Study: Online Media Don't Polarize Like Critics Claim

April 20th, 2010 12:17 PM

Update - 12:48 PM | Lachlan Markay: David Brooks weighs in. See his thoughts below.

One of the gripes about online journalism often aired by the Helen Thomases and the Chuck Todds of the world is that online news consumers will only consume news that reinforces their worldview or political beliefs. A new scholarly study challenges that assumption.

The study, conducted by Matthew Gentzkow and Jesse Shapiro, both of the National Bureau of Economic Research, found that there is "no evidence that the Internet is becoming more segregated over time." In other words, contrary to Old Media's accusations, the Internet is not an overwhelmingly polarizing force.

The study found that the Internet exposes people to ideas that they do not normally encounter in face-to-face interactions during their daily lives. Though this should come as little surprise -- with the wealth of information the web provides, how could it not regularly challenge worldviews and preconceptions? -- it is perhaps worth reminding the skeptics.
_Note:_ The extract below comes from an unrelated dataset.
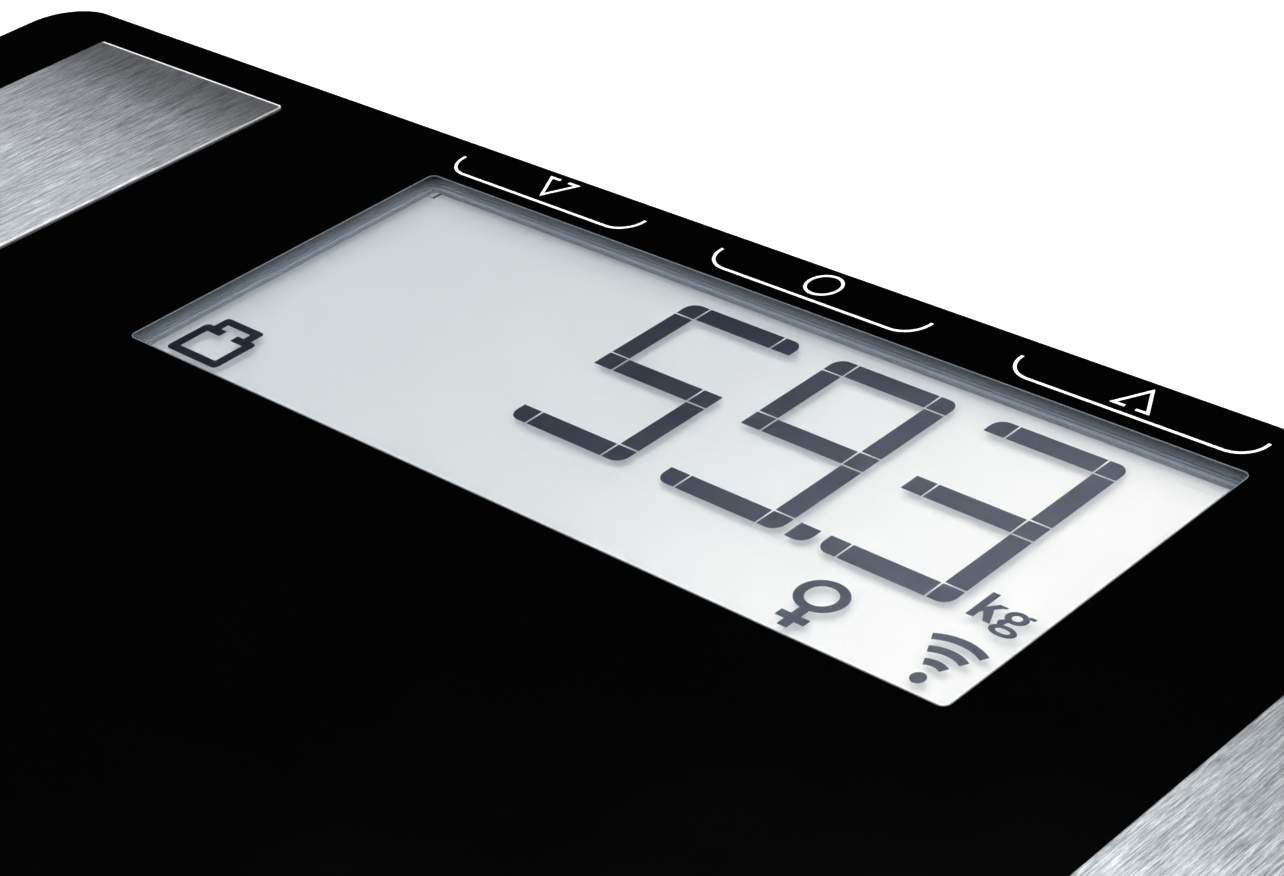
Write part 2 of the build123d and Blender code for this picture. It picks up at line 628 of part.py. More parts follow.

According to the study's abstract, it used

individual and aggregate data to ask how the Internet is changing the ideological segregation of the American electorate. Focusing on online news consumption, offline news consumption, and face-to-face social interactions, we define ideological segregation in each domain using standard indices from the literature on racial segregation. We find that ideological segregation of online news consumption is low in absolute terms, higher than the segregation of most offline news consumption, and significantly lower than the segregation of face-to-face interactions with neighbors, co-workers, or family members. We find no evidence that the Internet is becoming more segregated over time.

The study also contradicts -- though in less than forceful terms -- the findings of Harvard Law professor, and Obama's "Regulatory Czar," Cass Sunstein.

Sunstein wrote in 2001 that the Internet would create an information environment in which "people restrict themselves to their own points of view — liberals watching and reading mostly or only liberals; moderates, moderates; conservatives, conservatives; Neo-Nazis, Neo-Nazis."

The result, he claimed, would limit the "unplanned, unanticipated encounters [that are] central to democracy itself."

But Gentzkow and Shapiro find that such encounters on the Internet are still high in absolute terms, though lower than most other news sources -- with the notable exception of major newspapers.

Nate Anderson channels Old Media, and reminisces of objective days gone by: "Back in the days when many towns had a single newspaper and people could choose from one of three centrist nightly news broadcasts on the major networks, finding and consuming even a single extreme viewpoint from the media could be difficult. Today, it's a mouse click away."

But though Anderson is correct in noting that barriers to information sharing are lower than they have ever been, the world has never been short of crazies. Neo-Nazis, to use Sunstein's example, do not need a Neo-Nazi website to reinforce their beliefs (though they may seek one out), and people who are not disposed to those beliefs will not be swayed by some obscure website, even if they happen to find it among the trillions of bits of information swirling around the Web.

Even with the "three centrist nightly news broadcasts" and the relative absence of "extreme" viewpoints among mainstream information sources, Neo-Nazis (rather, their historical predecessors) still existed.

That is because, as Gentzkow and Shapiro note, taken as a whole news sources, including the Internet and major newspapers, do not have the effect on our beliefs and preferences that face-to-face interactions with family, friends, and neighbors do. If you don't believe that, just ask anyone who has worked on a political campaign.

*** UPDATE: David Brooks concluded his column on the study thusly:

This study suggests that Internet users are a bunch of ideological Jack Kerouacs. They’re not burrowing down into comforting nests. They’re cruising far and wide looking for adventure, information, combat and arousal. This does not mean they are not polarized. Looking at a site says nothing about how you process it or the character of attention you bring to it. It could be people spend a lot of time at their home sites and then go off on forays looking for things to hate. But it probably does mean they are not insecure and they are not sheltered.

If this study is correct, the Internet will not produce a cocooned public square, but a free-wheeling multilayered Mad Max public square. The study also suggests that if there is increased polarization (and there is), it’s probably not the Internet that’s causing it.